3 Reasons Why Interest Rates May Drop in 2016
Rising Rates Wrong?
Many thought that the Federal Reserve’s decision in December to raise interest rates by .25% would be the end to our almost decade of low rates available for home purchase and refinance transactions. Why has this not been the case?
The move by the Fed was largely anticipated by the markets and was believed to be a signal to the end of the financial crisis and return to normalization. The Fed’s move had been built in to the overall pricing of the mortgage backed securities market resulting in a muted response to the Fed’s December policy decision.
There are many factors that play into the Fed’s ability to raise the Federal Funds interest rate. While the US economy, job creation, consumer spending and inflation are all factors closely watched by the Fed, Geopolitical events and the Global economy can also influence if and when the Fed will act to raise interest rates.
The outlook is that there may be as many as 4 additional rate hikes in 2016 (each of about .25%). But will the Fed be able to implement these increases to accommodate the gradual increase in interest rates they desire? I think it will be more difficult than many think.
Our recent economic recovery was due in part by the large domestic energy boom. Not long ago, Oil was trading over $100 per barrel and expansion of domestic oil production skyrocketed. This helped create many good paying jobs and huge corporate profits. This has seen a reversal with Oil now trading below $37 per barrel and corporate profits greatly reduced. This reduction in the price of Oil has also helped keep the overall inflation rate below the Fed’s 2% objective.
Currently, Oil prices have been driven even lower by Saudi Arabia. It is believed that this is an attempt by Saudi Arabia not only to disrupt the US Oil Fracking exploits which has helped boost our economy, but to also grab greater market share from regional players such as Iran.
The current economic data for the US economy arrears robust, but does reflect some weakness. While the unemployment data continues to come out strong, average hourly earnings has been flat. This may be due to the fact that the jobs currently being created are on the lower earnings spectrum.
The reported Unemployment Figures are greatly debated. Recent declines in unemployment can be exaggerated by lower participation rates. These figures do not necessarily account for those who are “underemployed – working but making much less” or have simply stopped looking for work.
While the US Economy has performed better than most other economies, it is still fragile. Increased interest rates can have a rippling effect throughout our Domestic economy. Increased rates can disrupt the housing market by making homes less affordable to many. Auto Sales, which have been very strong recently, could slow due to the increased rates. The fear would be that the increased rates will stall, or possibly reverse, the economic gains we have been able to make to date.

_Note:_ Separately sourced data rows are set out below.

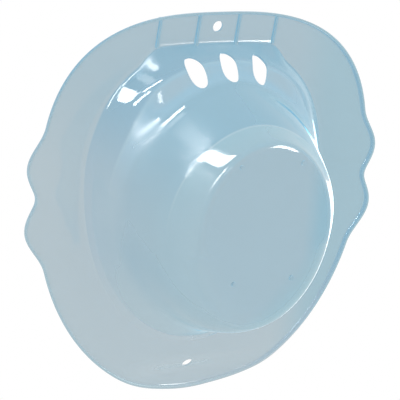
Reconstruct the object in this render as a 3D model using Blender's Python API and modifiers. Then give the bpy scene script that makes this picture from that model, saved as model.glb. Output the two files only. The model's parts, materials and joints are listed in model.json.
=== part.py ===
"""Sitz bath: one thin moulded basin that rests by its rim over a toilet bowl.

Metres, +Z up. X runs across, +Y towards the back with the vent slots, and the
origin lies under the middle of the bath, level with the tips of its feet.
"""
import math

import bmesh
import bpy
from mathutils import Matrix, Vector

# The moulding: one wall, with a drooping rim and a lip turned down all round.
wall = 0.002
rim_droop = 0.005
lip_drop = 0.0045
lip_bend = 0.002
ledge_depth = 0.038
bowl_depth = 0.091
floor_depth = 0.118
foot_height = 0.0008
overrun = 0.010

# Each ring is one closed line on the underside, seen from above as an egg:
# its widest place, its two ends and its depth below the shoulder.
rim_ring = {
    "half_width": 0.188, "widest_y": 0.0275, "back_y": 0.1951, "front_y": -0.1951,
    "back_depth": rim_droop, "side_depth": rim_droop, "back_power": 2.76, "front_power": 2.05}
shoulder_ring = {
    "half_width": 0.139, "widest_y": 0.040, "back_y": 0.168, "front_y": -0.146,
    "back_depth": 0.0, "side_depth": 0.0, "back_power": 2.1, "front_power": 2.05}
crease_ring = {
    "half_width": 0.131, "widest_y": 0.035, "back_y": 0.153, "front_y": -0.135,
    "back_depth": 0.026, "side_depth": 0.007, "back_power": 2.05, "front_power": 2.0}
ledge_ring = {
    "half_width": 0.119, "widest_y": 0.020, "back_y": 0.1355, "front_y": -0.120,
    "back_depth": ledge_depth, "side_depth": ledge_depth, "back_power": 1.7, "front_power": 2.0}
bowl_ring = {
    "half_width": 0.0955, "widest_y": 0.007, "back_y": 0.102, "front_y": -0.106,
    "back_depth": bowl_depth, "side_depth": bowl_depth, "back_power": 1.9, "front_power": 1.95}
floor_ring = {
    "half_width": 0.0735, "widest_y": 0.004, "back_y": 0.0915, "front_y": -0.090,
    "back_depth": floor_depth, "side_depth": floor_depth, "back_power": 2.0, "front_power": 2.0}

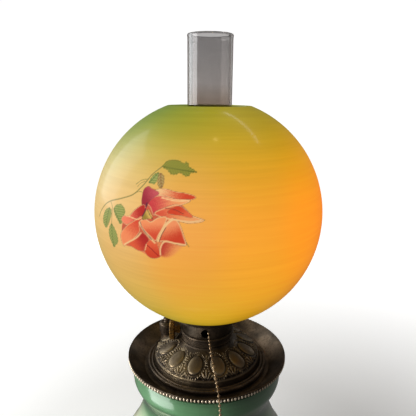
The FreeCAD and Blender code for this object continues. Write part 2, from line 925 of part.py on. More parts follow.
def switch_block():
    """The insulating body: rotor chamber, slot for the chain, seat for the contact."""
    low = holder_base + 4.5
    radius = holder_radius - 2 * holder_wall - 0.8
    step = low + 5.5
    stem = ring(0, radius - 3, low, step)
    block = stem.fuse(ring(0, radius, step, contact_base)).removeSplitter()
    chamber = Part.makeCylinder(rotor_radius + 0.6, 14, V(0, 0, holder_base + 11))
    slot = Part.makeBox(chain_diameter + 2, radius, 11,
                        V(-chain_diameter / 2 - 1, -radius - 1, holder_base + 15))
    return block.cut(chamber).cut(slot)


def switch_rotor():
    """The four-lobed contact drum that each pull turns."""
    low = holder_base + 12
    drum = Part.makeCylinder(rotor_radius, 9, V(0, 0, low))
    flat = Part.makeCylinder(1.8, 9, V(rotor_radius + 0.5, 0, low))
    return drum.cut(Part.makeCompound(around(flat, 4, 45)))


def screw_shell():
    """The threaded contact sleeve, as a smooth tube with a turned-in foot."""
    bore = screw_shell_radius - screw_shell_wall
    return turned(
        (8, contact_base), (screw_shell_radius, contact_base),
        (screw_shell_radius, holder_top - 2), (bore, holder_top - 2),
        (bore, contact_base + 0.6), (8, contact_base + 0.6),
    )


def centre_contact():
    low = contact_base
    return turned((0, low), (4, low), (4, low + 0.8), (2.6, low + 2.0), (1.2, low + 2.4), (0, low + 2.4))


# ---- bulb ----------------------------------------------------------------------------------------
def bulb_base():
    """The bulb's metal screw cap, with its contact button."""
    low = bulb_foot
    return turned(
        (0, low), (2.5, low), (3.5, low + 1.6), (bulb_cap_radius - 2.5, low + 4.5),
        (bulb_cap_radius, low + 6), (bulb_cap_radius, low + 24),
        (bulb_cap_radius - 1.0, low + 24), (bulb_cap_radius - 1.0, low + 7), (0, low + 7),
    )


def bulb_glass():
    """A tubular frosted envelope, closed at the top."""
    low = bulb_foot + 24
    top = bulb_foot + bulb_length
    neck = bulb_cap_radius - 1.0
    cheek = top - bulb_radius
    bend = math.sqrt(0.5)
    inner = bulb_radius - bulb_wall
    return turned(
        (0, low - 8), (neck, low - 8), (neck, low + 2),
        (bulb_radius, low + 14), (bulb_radius, cheek),
        (bulb_radius * bend, cheek + bulb_radius * bend, 0, top),
        (0, top - bulb_wall),
        (inner * bend, cheek + inner * bend, inner, cheek),
        (inner, low + 14.4), (neck - bulb_wall, low + 2.4),
        (neck - bulb_wall, low - 7), (0, low - 7),
    )


def filament_mount():
    """A stem with two support wires and a straight light strip between them."""
    low = bulb_foot + 17
    stem = turned((0, low), (6, low), (2.6, low + 8), (2.2, low + 26), (0, low + 27))
    strips = []
    for side in (-1, 1):
        strips.append(Part.makeCylinder(0.5, 40, V(1.6 * side, 0, low + 20)))
        strips.append(Part.makeBox(1.6, 1.2, 34, V(4.2 * side - 0.8, -0.6, low + 27)))
    bars = [Part.makeBox(10, 1.2, 1.2, V(-5, -0.6, low + 27))]
    bars.append(Part.makeBox(10, 1.2, 1.2, V(-5, -0.6, low + 59.8)))
    return joined([stem] + strips + bars)


# ---- chimney and shade ------------------------------------------------------------------------------
def chimney():
    """A heat-proof glass tube: wide fitter, drawn-in shoulder, straight stack, thick lip."""
    foot = chimney_foot
    head = chimney_head
    fitter = chimney_fitter_radius
    bore = chimney_radius - chimney_wall
    step = fitter - chimney_radius
    return turned(
        (fitter - chimney_wall, foot), (fitter, foot), (fitter, foot + 18),
        (fitter - 0.18 * step, foot + 24, chimney_radius + 0.5 * step, foot + 30),
        (chimney_radius + 0.12 * step, foot + 37, chimney_radius, foot + 52),
        (chimney_radius, head - 3),
        (chimney_radius + 0.5, head - 1.4, chimney_radius - 1, head),
        (bore, head - 1),
        (bore, foot + 52),
        (bore + 0.12 * step, foot + 37, bore + 0.5 * step, foot + 29),
        (fitter - chimney_wall - 0.18 * step, foot + 23, fitter - chimney_wall, foot + 17),
    )


def ball_shade():
    """A glass ball open above and below, its edges cut square to the wall."""
    inner = shade_radius - shade_wall
    top = math.asin(shade_top_opening / shade_radius)
    low = math.pi - math.asin(shade_fitter_radius / shade_radius)

    def on_ball(radius, angle):
        return radius * math.sin(angle), shade_centre + radius * math.cos(angle)
    side = (top + low) / 2
    return turned(
        on_ball(shade_radius, low),
        on_ball(shade_radius, side) + on_ball(shade_radius, top),
        on_ball(inner, top),
        on_ball(inner, side) + on_ball(inner, low),
    )


# ---- pull chain -----------------------------------------------------------------------------------
def chain_path():
    """The route's runs joined by tangent arcs, and the arcs' radii."""
    points = [V(*p) for p in chain_route]
    edges = []
    radii = []
    here = points[0]
    for before, corner, after in zip(points, points[1:], points[2:]):
        into = (corner - before).normalize()
        out = (after - corner).normalize()
        turn = into.getAngle(out)
        setback = 0.45 * min((corner - before).Length, (after - corner).Length)
        radius = setback / math.tan(turn / 2)
        start = corner - into * setback
        end = corner + out * setback
        inwards = (out - into).normalize()
        middle = corner + inwards * (radius / math.cos(turn / 2) - radius)
        edges.append(Part.LineSegment(here, start).toShape())
        edges.append(Part.Arc(start, middle, end).toShape())
        radii.append(round(radius, 1))
        here = end
    edges.append(Part.LineSegment(here, points[-1]).toShape())
    return Part.Wire(edges), radii


def pull_chain():
    """The bead chain as a plain tube of the beads' diameter."""
    path, radii = chain_path()
    start = V(*chain_route[0])
    circle = Part.Wire(Part.makeCircle(chain_diameter / 2, start, chain_direction()))
    tube = path.makePipeShell([circle], True, False)
    plain = math.pi * (chain_diameter / 2) ** 2 * path.Length
    print("chain radii", radii, "length", round(path.Length, 1))
    print("chain volume ratio", round(tube.Volume / plain, 4))
    return tube


def chain_bell():
    """The turned pull at the chain's end, in line with its last run."""
    end = V(*chain_route[-1])
    way = (end - V(*chain_route[-2])).normalize()
    bell = turned(
        (0, 0), (1.9, 0), (2.2, 1.6), (1.9, 3.0),
        (3.2, 5.4, bell_radius - 0.6, bell_length - 4),
        (bell_radius, bell_length - 2.4, bell_radius - 0.4, bell_length - 1),
        (bell_radius - 1.4, bell_length), (0, bell_length),
    )
    bell.rotate(CENTRE, UP.cross(way), math.degrees(UP.getAngle(way)))
    bell.translate(end)
    return bell


def main():
    os.makedirs("parts", exist_ok=True)
    lower_nut = foot_top_z - foot_top_thickness - nut_height
    save("foot_casting", foot_casting())
    save("foot_pads", foot_pads())
    save("vase_cup", vase_cup())
    save("vase_gasket", vase_gasket())
    save("vase", vase())
    save("inner_gasket", inner_gasket())
    save("clamp_washer", clamp_washer())
    save("clamp_nut_lower", clamp_nut(lower_nut))
    save("clamp_nut_upper", clamp_nut(clamp_levels()[2]))
    save("clamp_tube", clamp_tube())
    save("lead_bushing", lead_bushing())
    save("cement_ring", cement_ring())
    save("bowl", bowl())
    save("bead_border", bead_border())
    save("font_tank", font_tank())
    save("font_ring", font_ring())
    save("font_top", font_top())
    save("font_collar", font_collar())
    save("draft_tube", draft_tube())
    save("filler_tube", filler_tube())
    save("filler_cap", filler_cap())
    save("cap_gasket", cap_gasket())
    save("burner_base", burner_base())
    save("burner_drum", burner_drum())
    save("shade_ring", shade_ring())
    save("gallery", gallery())
    save("gallery_screws", gallery_screws())
    save("wick_tube", wick_tube())
    save("wick", wick())
    save("wick_carrier", wick_carrier())
    save("raiser_gear", raiser_gear())
    save("raiser_spindle", raiser_spindle())
    save("spindle_gland", spindle_gland())
    save("raiser_knob", raiser_knob())
    save("knob_screw", knob_screw())
    save("nipple_plug", nipple_plug())
    save("plug_nut", plug_nut())
    save("lamp_nipple", lamp_nipple())
    save("socket_cap", socket_cap())
    save("socket_shell", socket_shell())
    save("socket_liner", socket_liner())
    save("switch_block", switch_block())
    save("switch_rotor", switch_rotor())
    save("screw_shell", screw_shell())
    save("centre_contact", centre_contact())
    save("bulb_base", bulb_base())
    save("bulb_glass", bulb_glass())
    save("filament_mount", filament_mount())
    save("chimney", chimney())
    save("ball_shade", ball_shade())
    save("pull_chain", pull_chain())
    save("chain_bell", chain_bell())


main()
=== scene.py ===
import json
import math

import bpy
import numpy as np
from mathutils import Matrix, Vector

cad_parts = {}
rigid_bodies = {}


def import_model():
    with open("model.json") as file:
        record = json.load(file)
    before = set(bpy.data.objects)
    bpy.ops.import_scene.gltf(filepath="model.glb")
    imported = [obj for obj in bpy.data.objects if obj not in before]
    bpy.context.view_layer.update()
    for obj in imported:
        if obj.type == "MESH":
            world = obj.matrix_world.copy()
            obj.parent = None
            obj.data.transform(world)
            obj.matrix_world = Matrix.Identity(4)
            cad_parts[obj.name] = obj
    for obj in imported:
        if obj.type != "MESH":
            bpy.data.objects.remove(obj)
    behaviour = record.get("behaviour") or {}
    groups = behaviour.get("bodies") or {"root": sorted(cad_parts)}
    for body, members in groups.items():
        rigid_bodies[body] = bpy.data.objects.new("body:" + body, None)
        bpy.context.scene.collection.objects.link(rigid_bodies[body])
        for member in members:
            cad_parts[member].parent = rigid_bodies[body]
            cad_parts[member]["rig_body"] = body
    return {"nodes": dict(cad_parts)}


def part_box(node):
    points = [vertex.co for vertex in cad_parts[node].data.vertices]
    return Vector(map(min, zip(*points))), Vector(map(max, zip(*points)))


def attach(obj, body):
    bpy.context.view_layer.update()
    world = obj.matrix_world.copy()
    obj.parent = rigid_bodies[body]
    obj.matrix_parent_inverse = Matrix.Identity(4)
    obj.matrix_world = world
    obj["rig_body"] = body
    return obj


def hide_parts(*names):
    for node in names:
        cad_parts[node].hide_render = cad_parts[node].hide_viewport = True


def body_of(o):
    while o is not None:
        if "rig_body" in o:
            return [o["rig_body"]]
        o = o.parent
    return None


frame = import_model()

bl_info = {
    "name": "Parlour Lamp",
    "version": (1, 0, 0),
    "blender": (4, 5, 0),
    "location": "3D View > Sidebar > Lamp",
    "description": "Builds the visible pieces and finishes of a ball-shade parlour lamp",
    "category": "Object",
}

NODES = frame["nodes"]
MM = 0.001

# Profiles are lists of (radius, height) in millimetres, from the floor up.
# Azimuth is 0 at the front (-Y) and grows towards +X; latitude is from the ball's equator.


# ---- shapes ---------------------------------------------------------------------------

def around_axis(radius, height, azimuth):
    """Points at radius and height turned by azimuth: x = r sin a, y = -r cos a, z = h."""
    radius, height, azimuth = np.broadcast_arrays(radius, height, azimuth)
    return np.stack([radius * np.sin(azimuth), -radius * np.cos(azimuth), height], -1)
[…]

Many attempts have been made over the last several years by Central Banks to increase and maintain higher interest rates. Central banks in the Eurozone, South Korea, New Zeland, Australia and Japan have all tried and failed.
There is so much uncertainty within the global market at this time. China’s slowing economy, worsening European debt problems and an overall weak Emerging market also make this a difficult time for the Fed’s to increase interest rates. The Fed’s decision to leave interest rates alone in September of 2015 was partially due to China. As it turns out, their growth issues may have been understated and it is still unclear if the data we are being provided is reliable.
Increasing our interest rates affect these economies as well for their Dollar denominated debt. An increase to our rates will increase the interest payments due for the debt they hold creating a further burden on their economy. This may cause the Fed to be unable to raise our rates in an effort not to cause a reaction by these economies to devalue their currency causing us more problems with restraining the strength of the US dollar and the need to further increase our rates at a pace unsustainable by our current economy.
Geo-Political issues are transitory and may not last long, but do influence the market as well. Current issues disturbing the markets would be those like the dispute between Syria and Iran and North Korea. These event have the ability to scare investors over the effects these activities may have in the regional area.
Markets do not like uncertainty. When these concerns present themselves, what tends to happen is that investors with monies tied to productions within these regions withdraw their investments and look for a safe place to park that money until the concerns abate. A normal, safe place to park some of these funds would be the US securities market. The movement of these funds into the US securities market helps to place a cap on interest rates in our Mortgage Backed securities.
While these issues are more of a temporary nature, there has been plenty of instability to go around. If you combine our economic concerns, the Global economic realities and the Geo-Political concerns currently in play, I believe the Fed will find it very difficult to implement their projected rate increases. The real test will be in March. In order for the Fed to hit the anticipated 4 rate increases of about a .25% each throughout 2016, the first of these would need to happen in March.
What Does This Mean for You?
At the end of the day what this means for you is that now, and in the upcoming months, you should continue to enjoy the benefits of historically low interest rates. Whether you are looking to purchase or refinance now may be the time to take a look.